Another alternative would be to regularize our estimates in a similar way to what we have done with our h values for the subsectors. But that would be more of the same…

Let’s take a step back and take a look at our h values, the subsector hazards. Well, it would be reasonable to expect that subsector with higher hazard – for example, in which highly dangerous tasks are widespread – will not only display higher injury counts, but shifts in the severity distribution. We are already estimating the h values for each subsector, we just have to find a way to make the severity of the injury – and not only their number – to depend upon them.

With a little bit of foreshadowing we have parametrized the incidence of the severity classes as a softmax, so that we could introduce predictors in their definition. And that is what we are going to do! We are simply replacing our old softmax with a new one:

Sk = LogSoftmax(ηk+γkhs)

What exactly are we doing? Well, the h values are the same we saw earlier. The new gamma values (one for each severity class) represent shifts in the severity distribution associated with variations in h. We will give them a standard normal prior.

The Stan implementation of this version of the model is available here.

This version of the model takes a little longer to run, but again samples fine. The estimate for the global intercept is unchanged. Let’s take a look at the h values and compare them with the previous ones.

Yep, as I was hoping this has not impacted the estimates of our h values. But they now have the power to affect the severity distributions through the gammas… Speaking of which:

Welp. Seems like we cannot really say anything about shifts in the severity distribution…

In any case I think this is a pretty cool version of the model, with a single latent quantity determining both the number and the severity of injuries. But fine, I will surrender and go on to a more flexible Version 3.

Version 3. Not over yet?

Here we are with the final (for now) version of the model, in which instead of imposing parametric restrictions on the shape of the severity distribution, we let it vary by sector. Of course, again, we are partially pooling because we are in bayes land.

Sk = LogSoftmax(ηk+ζks)

ζk ∼ N(0,ψk)

ψk ∼ Exponential(1)

This is a little Greek galore, but the underlying idea is the same as the partial pooling we used for the h values. The idea is that, for each severity class, we allow sectors to have different incidences, but they all share a grand mean.

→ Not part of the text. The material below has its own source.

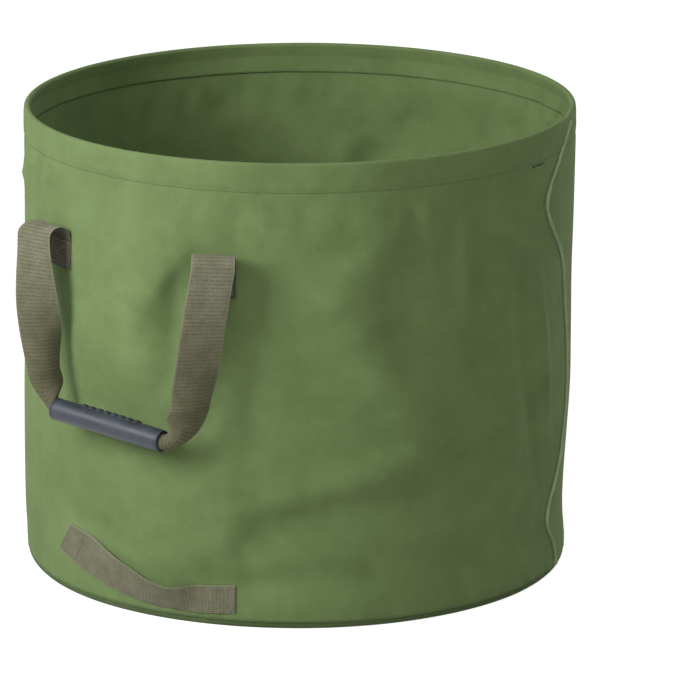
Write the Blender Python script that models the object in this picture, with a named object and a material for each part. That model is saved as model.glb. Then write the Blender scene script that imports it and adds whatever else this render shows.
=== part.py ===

Since we are here, we will also define decent priors over the η values.

ηk ∼ N(−k,1)

Again, the Stan implementation is here.

The model runs kind of ok, but ESS and Rhat start complaining a little. To fix those I should probably address the weak identification of the h values. But we are here for the juice, let’s take a look at the severity rates for a selected group of subsectors:

There is, indeed, heterogeneity. The scale of it is just so tiny because we are working with very small quantities.

Let’s see if this improved our predictions by again looking at Severity class 3:

The weird cases of before look much crisper to me!

But, what about under reporting?

Yes. I admit. The opening was a trap. We could indeed model under reporting and make inferences about the true rate of injuries, and poisson thinning would be a good tool to address the issue. Just add one term to the product (or sum, depending on if you look at it on the log scale) and give a parametrization to it.

The point is, doing that would require much finer data about dimensions we know affect the probability of reporting injuries – like for example firm size, or the presence of unions – and a review of the available evidence on the plausible scale of these effects. Even evidence from surveys of workers could be useful to inform such an attempt.

But I do not have access to such information right now, and this blog post is already way too long. Anyway, by writing this I got to understand a little more count models, and I think being able to sort of separately but still jointly model the rate and the shape of a phenomenon is nice.